Most everybody here is familiar with Douglas Hofstadter's
mathematically-oriented ideas about the music of J.S. Bach in "Godel,
Escher, Bach," but this thread makes me want very enthusiastically to
recommend a less-well-known Hofstadter essay, remarkably illustrated, about
the profoundly interesting mathematical patterns -- both musical and, in
the printed scores, visual -- of Chopin. The essay (originally Hofstadter's
Scientific American column for April 1982) can be found in the book
"Metamagical Themas," and is entitled 

Pattern, Poetry and Power in the Music of Frederic Chopin

(please put accents acutes above both e's in Frederic, I have permanently
despaired of using diacriticals in e-mail and e-text because half the time
they get all screwed up)

It's slightly odd that this particular List strays so rarely into
mathematical analyses and critiques of our favorite music, because we all
know the naughty little secret -- that the most talented and impassioned
classical musicians are so heavily also talented and impassioned
mathematicians, physicists, chemists (Hi Eric!) and astronomers. 

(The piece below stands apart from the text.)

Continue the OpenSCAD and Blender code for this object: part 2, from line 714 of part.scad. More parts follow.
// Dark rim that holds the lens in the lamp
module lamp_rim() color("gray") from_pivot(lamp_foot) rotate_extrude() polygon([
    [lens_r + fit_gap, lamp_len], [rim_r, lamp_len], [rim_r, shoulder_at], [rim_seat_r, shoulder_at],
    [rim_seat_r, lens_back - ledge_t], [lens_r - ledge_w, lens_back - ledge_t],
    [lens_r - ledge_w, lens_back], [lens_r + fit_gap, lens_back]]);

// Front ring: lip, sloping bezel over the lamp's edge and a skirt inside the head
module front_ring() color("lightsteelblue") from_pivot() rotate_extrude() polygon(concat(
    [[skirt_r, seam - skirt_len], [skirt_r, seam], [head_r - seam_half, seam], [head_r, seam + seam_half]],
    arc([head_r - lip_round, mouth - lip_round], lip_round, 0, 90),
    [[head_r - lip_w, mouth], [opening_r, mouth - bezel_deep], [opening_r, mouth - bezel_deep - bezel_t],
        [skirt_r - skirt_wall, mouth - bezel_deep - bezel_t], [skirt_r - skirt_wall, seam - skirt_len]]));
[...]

William Herschel (geboren Friedrich Wilhelm Herschel) became immortal by
discovering the planet Uranus, but his day job was as a highly successful
and respected symphony conductor and composer in England. In high school,
the most talented kids in the orchestra are also routinely the stars of the
Math and Science Club. Northern Ontario's isolated Deep River / Chalk River
government nuclear research community ...

Among the numerous community accomplishments is the creation of the Deep
River Symphony Orchestra, formed in 1951, making Deep River one of the
smallest towns (pop. 4200 as of 2006) to have a Symphony Orchestra.

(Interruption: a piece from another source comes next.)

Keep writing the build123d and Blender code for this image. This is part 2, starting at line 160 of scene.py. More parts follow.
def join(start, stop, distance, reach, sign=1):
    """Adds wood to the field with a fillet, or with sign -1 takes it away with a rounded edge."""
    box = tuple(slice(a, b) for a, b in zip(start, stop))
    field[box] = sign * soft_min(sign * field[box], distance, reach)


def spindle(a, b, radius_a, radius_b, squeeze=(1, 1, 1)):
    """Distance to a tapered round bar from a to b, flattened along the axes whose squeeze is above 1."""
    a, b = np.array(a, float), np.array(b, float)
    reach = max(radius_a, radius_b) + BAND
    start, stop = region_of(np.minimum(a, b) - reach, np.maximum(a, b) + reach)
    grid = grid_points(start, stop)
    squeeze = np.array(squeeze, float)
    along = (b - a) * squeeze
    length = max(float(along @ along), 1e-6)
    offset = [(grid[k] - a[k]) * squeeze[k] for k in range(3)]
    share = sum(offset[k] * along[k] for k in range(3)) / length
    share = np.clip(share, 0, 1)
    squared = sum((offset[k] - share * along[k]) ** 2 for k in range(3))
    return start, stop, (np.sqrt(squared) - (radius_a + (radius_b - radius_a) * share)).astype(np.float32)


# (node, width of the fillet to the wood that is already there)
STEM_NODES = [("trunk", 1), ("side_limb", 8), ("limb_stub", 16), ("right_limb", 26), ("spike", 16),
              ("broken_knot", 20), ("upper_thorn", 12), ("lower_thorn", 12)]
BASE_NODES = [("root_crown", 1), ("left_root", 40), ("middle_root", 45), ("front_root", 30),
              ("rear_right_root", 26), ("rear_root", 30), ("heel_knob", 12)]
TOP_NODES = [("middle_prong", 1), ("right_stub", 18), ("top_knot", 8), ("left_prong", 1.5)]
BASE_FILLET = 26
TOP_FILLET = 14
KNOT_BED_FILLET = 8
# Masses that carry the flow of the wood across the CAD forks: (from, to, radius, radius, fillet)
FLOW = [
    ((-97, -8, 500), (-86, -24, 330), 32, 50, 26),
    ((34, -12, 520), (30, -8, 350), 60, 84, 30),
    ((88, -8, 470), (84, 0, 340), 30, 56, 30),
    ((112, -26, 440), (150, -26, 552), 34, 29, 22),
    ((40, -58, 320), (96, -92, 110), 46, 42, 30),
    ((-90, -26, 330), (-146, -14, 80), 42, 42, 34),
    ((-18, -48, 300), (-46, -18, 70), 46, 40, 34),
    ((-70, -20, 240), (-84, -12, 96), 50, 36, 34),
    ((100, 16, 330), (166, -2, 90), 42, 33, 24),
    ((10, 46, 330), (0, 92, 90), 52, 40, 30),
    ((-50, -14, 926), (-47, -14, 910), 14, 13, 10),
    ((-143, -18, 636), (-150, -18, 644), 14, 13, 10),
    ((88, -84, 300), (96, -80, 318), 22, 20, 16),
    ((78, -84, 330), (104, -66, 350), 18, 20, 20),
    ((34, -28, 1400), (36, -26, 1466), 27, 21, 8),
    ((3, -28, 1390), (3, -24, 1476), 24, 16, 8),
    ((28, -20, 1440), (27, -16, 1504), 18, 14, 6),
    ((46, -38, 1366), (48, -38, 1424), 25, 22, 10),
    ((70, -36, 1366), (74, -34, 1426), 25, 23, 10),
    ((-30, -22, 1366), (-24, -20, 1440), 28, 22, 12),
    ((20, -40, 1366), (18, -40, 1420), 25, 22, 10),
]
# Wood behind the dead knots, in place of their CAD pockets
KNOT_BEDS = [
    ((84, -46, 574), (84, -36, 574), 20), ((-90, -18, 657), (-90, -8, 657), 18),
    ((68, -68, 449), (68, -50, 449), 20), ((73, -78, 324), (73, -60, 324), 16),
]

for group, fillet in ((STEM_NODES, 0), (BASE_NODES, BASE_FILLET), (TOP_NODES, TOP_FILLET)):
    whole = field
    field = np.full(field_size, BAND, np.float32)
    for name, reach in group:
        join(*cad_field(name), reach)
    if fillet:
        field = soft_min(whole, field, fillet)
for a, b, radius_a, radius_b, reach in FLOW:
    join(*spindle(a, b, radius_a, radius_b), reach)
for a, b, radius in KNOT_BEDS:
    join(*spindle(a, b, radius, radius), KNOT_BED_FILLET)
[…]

I would modestly like to bring up the subject of upgrading F_minor to a
List capable of accepting not just ASCII text, but other kinds of files as
well, **** particularly music **** and images. 

I know that evil cooties can lurk in these files, but most other lists,
which celebrate both the sublime and the ridiculous, have learned over the
last few years to risk an occasional malware incident in exchange for using
the Internet to its fullest and most glorious tech capacities. It's a
little embarrassing to be flooded with so much love for wonderful music
while at the same time being forced to be mute, deaf and blind, our
messages strictly limited to the alphanumeric keyboard.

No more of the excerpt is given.